Question 01: Can Ramesh pay the full consideration of Rs. 100 lakhs to Shekar?

 

The answer would have been yes, if Mr. Shekar was a resident Indian. The answer however is no as Shekar is a non resident! As per the Indian Income Tax Act, when a resident purchases any property from a non resident, he has to deduct income tax (TDS) and pay the balance amount to the seller.

 

Question 02: What is the amount to be deducted as tax?

 

Don’t be surprised! He has to deduct 20% of the sale consideration as tax, i.e., Rs. 20 lakhs and pay Rs.80 lakhs to Shekar.

 

Question 03: What has to be done with Rs. 20 lakhs?

 

It has to be deposited to the Income Tax Account by Ramesh directly and he must issue form 16A to Shekar. Shekar can adjust this amount while filing his income tax return. In case, his income tax liability is less than the tax deducted, he can get a refund from the department.

 

Question 04: Are you joking? Have you read the rules well before writing this article?

 

We are not joking!

 

As per section 195 of IT Act, the person who is paying any sum to a non resident is responsible for deducting tax before making payment or crediting the payment in his account. So, the buyer of the property is responsible for deducting tax.

 

Question 05: We understand this may be applicable to firms, companies, businessmen, etc. Are you sure that this rule is applicable to Individuals, common citizens of this country? Will this rule apply to me even if I am not an Income tax payer?

 

Yes. This rule is applicable to citizens/residents of India, irrespective of their status; whether one is a businessman or salaried employee or a non income tax payer.

 

Question 06: What happens if Ramesh does not deduct tax and pays the full amount to Shekar?  Shekar will go back to London and it is the income tax department’s job to recover taxes from him.  After all, he is the seller and he is making profits/gains.

 

Unfortunately, though your contention is right, you are responsible for deduction and payment of tax! As per Income Tax Act, A resident buyer of the property from a non resident seller who fails to deduct the tax at the time of payment or credit of the amount to his account shall be liable for penalty equal to the amount of tax not deducted or after deducting not depositing the tax.

 

A person is also liable for prosecution for such failure.

 

Question 07: That means Mr. Ramesh will be made responsible for payment of Income Tax of Shekar. Is this what you want to convey?
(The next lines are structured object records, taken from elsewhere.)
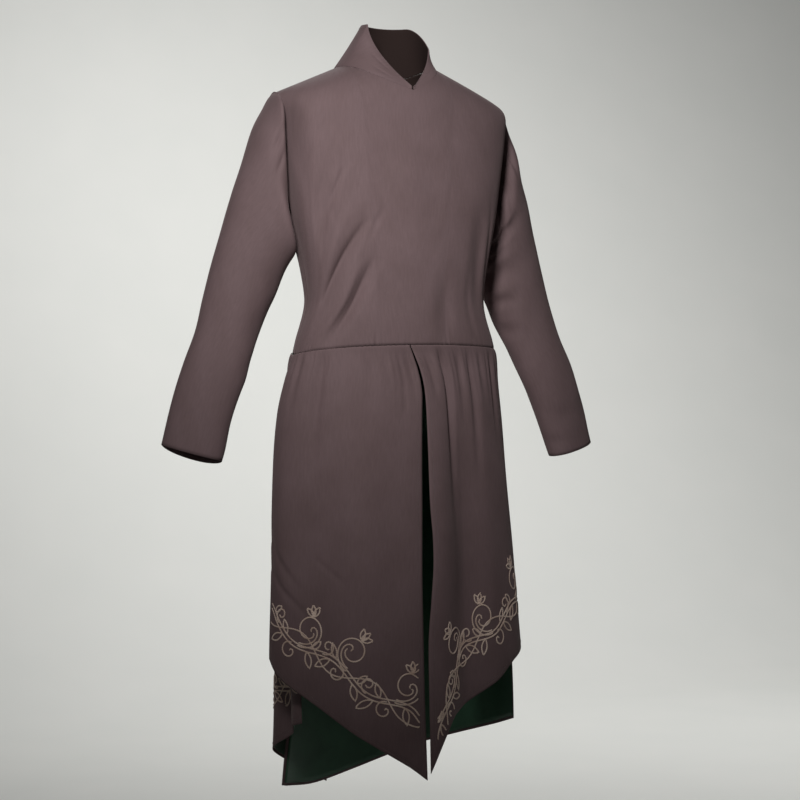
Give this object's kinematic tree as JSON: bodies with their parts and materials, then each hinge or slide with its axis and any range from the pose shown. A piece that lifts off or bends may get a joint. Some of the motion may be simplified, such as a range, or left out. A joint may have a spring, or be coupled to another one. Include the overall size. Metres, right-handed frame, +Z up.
{
  "type": "embroidered tunic",
  "caption": "Worn-shape long tunic with a stand collar open in a V, set-in sleeves and pointed, green-lined skirt panels that part at the front, back and sides.",
  "frame": {"origin": "middle of the neck, level with the meeting of collar and shoulder seams, where the wearer's shoulders hold the tunic", "axes": "+Z up, -Y to the front, +X to the wearer's left"},
  "size_m": [0.8102, 0.3687, 1.3404],
  "materials": {
    "outer_cloth": "matte plain weave",
    "lining_cloth": "smooth lining, soft sheen"
  },
  "bodies": {
    "root": {"bodice_front": "outer_cloth", "bodice_back": "outer_cloth", "collar": "outer_cloth", "sleeve_left": "outer_cloth", "sleeve_right": "outer_cloth", "skirt_front_right": "outer_cloth", "skirt_front_right_lining": "lining_cloth", "skirt_front_left": "outer_cloth", "skirt_front_left_lining": "lining_cloth", "skirt_back_right": "outer_cloth", "skirt_back_right_lining": "lining_cloth", "skirt_back_left": "outer_cloth", "skirt_back_left_lining": "lining_cloth"}
  },
  "joints": []
}
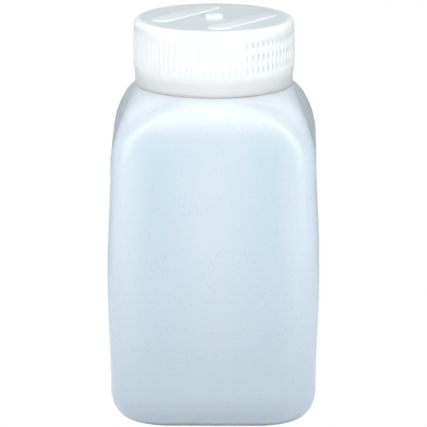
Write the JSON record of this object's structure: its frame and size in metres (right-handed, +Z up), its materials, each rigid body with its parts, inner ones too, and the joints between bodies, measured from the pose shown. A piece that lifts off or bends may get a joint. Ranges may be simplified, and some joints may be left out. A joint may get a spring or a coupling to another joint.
{
  "type": "reagent bottle",
  "caption": "Square wide-mouth reagent bottle in translucent natural polyethylene, with a ribbed white screw cap that unscrews off its threaded neck and a loose foam liner.",
  "frame": {"origin": "middle of the stand ring under the bottle, on the surface that it stands on", "axes": "+Z up through the mouth along the bottle's axis; -Y is the front face, +X is to the right of it"},
  "size_m": [0.0746, 0.0746, 0.1429],
  "materials": {
    "natural_polyethylene": "translucent natural HDPE, satin from the blow mould",
    "white_polypropylene": "translucent white PP, satin",
    "liner_foam": "white polyethylene foam with a smooth skin"
  },
  "bodies": {
    "bottle": {"bottle": "natural_polyethylene"},
    "liner": {"cap_liner": "liner_foam"},
    "cap": {"screw_cap": "white_polypropylene"}
  },
  "joints": [
    {"name": "cap_lift", "type": "slide", "parent": "bottle", "child": "liner", "axis": [0, 0, 1], "range_m": [0, 0.027]},
    {"name": "cap_twist", "type": "hinge", "parent": "liner", "child": "cap", "pos_m": [0, 0, 0.13], "axis": [0, 0, 1], "range_deg": [0, 2160]}
  ],
  "couplings": [
    {"joint": "cap_lift", "follows": "cap_twist", "m_per_rad": 0.0007162}
  ]
}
Yes. Your understanding is absolutely right.

 

Clause (C) of section 163(1) of the I T Act says

For the purpose of this Act, agent in relation to a non-resident,

include any person in India –

(a)…….

(b)……..

(c) From or through whom the non-resident is in receipt of any income, whether directly or

indirectly; or….

 

So a buyer through whom the income to non-resident arises can be treated as agent of the non-resident and therefore can be assessed as “representative assessee” as per section 160(1) of the I T Act.

 

In case Ramesh does not deduct tax at the time of payment and Shekar does not file his Income tax return, then the buyer, Ramesh, will have to pay taxes to Income Tax department on behalf of Shekar.

 

To continue the same example, Assume that Ramesh has paid Rs. 100 lakhs as sale consideration without deducting tax, and then Mr. Ramesh may end up in paying an additional amount of Rs. 20 lakhs to income tax department.

 

Question 08: This rule looks strange and illogical….

 

This is a draconian rule under Income Tax Act.

  

Question 09: So, that means we should not buy property from NRIs, is it?

 

No, not really. You can buy the property after payment of taxes. You have to make the seller aware of Indian income tax law.

 

Question 10: Is there any way out to reduce or avoid tax deduction at the time of payment?

 

Yes. There are two solutions –

 

a.     Either you or the seller can make an application to Income Tax Officer, working out the tax on capital gain and seek a certificate from him for lower deduction or Nil deduction of tax; or

 

b.     You can ask the seller to open a capital gain account (SB Account) in a nationalized bank and issue a cheque for the total consideration in favor of “Shekar A/c No…………………, ……….Bank”. So, the total consideration will go to a capital gain account. The amount from the capital gain account be withdrawn only towards purchase of new property or can be withdrawn after payment of due income tax. Of course, this may not absolve you from the responsibility of deduction of tax, but you will be rest assured that the seller cannot get away, without payment of income tax. So, ultimately, you may not be liable to taxes.

 

Please note that this solution can be exercised in case, the seller makes reinvestment of the capital gain in another property in India and claims tax exemption u/s 54 or u/s 54F of Income Tax Act.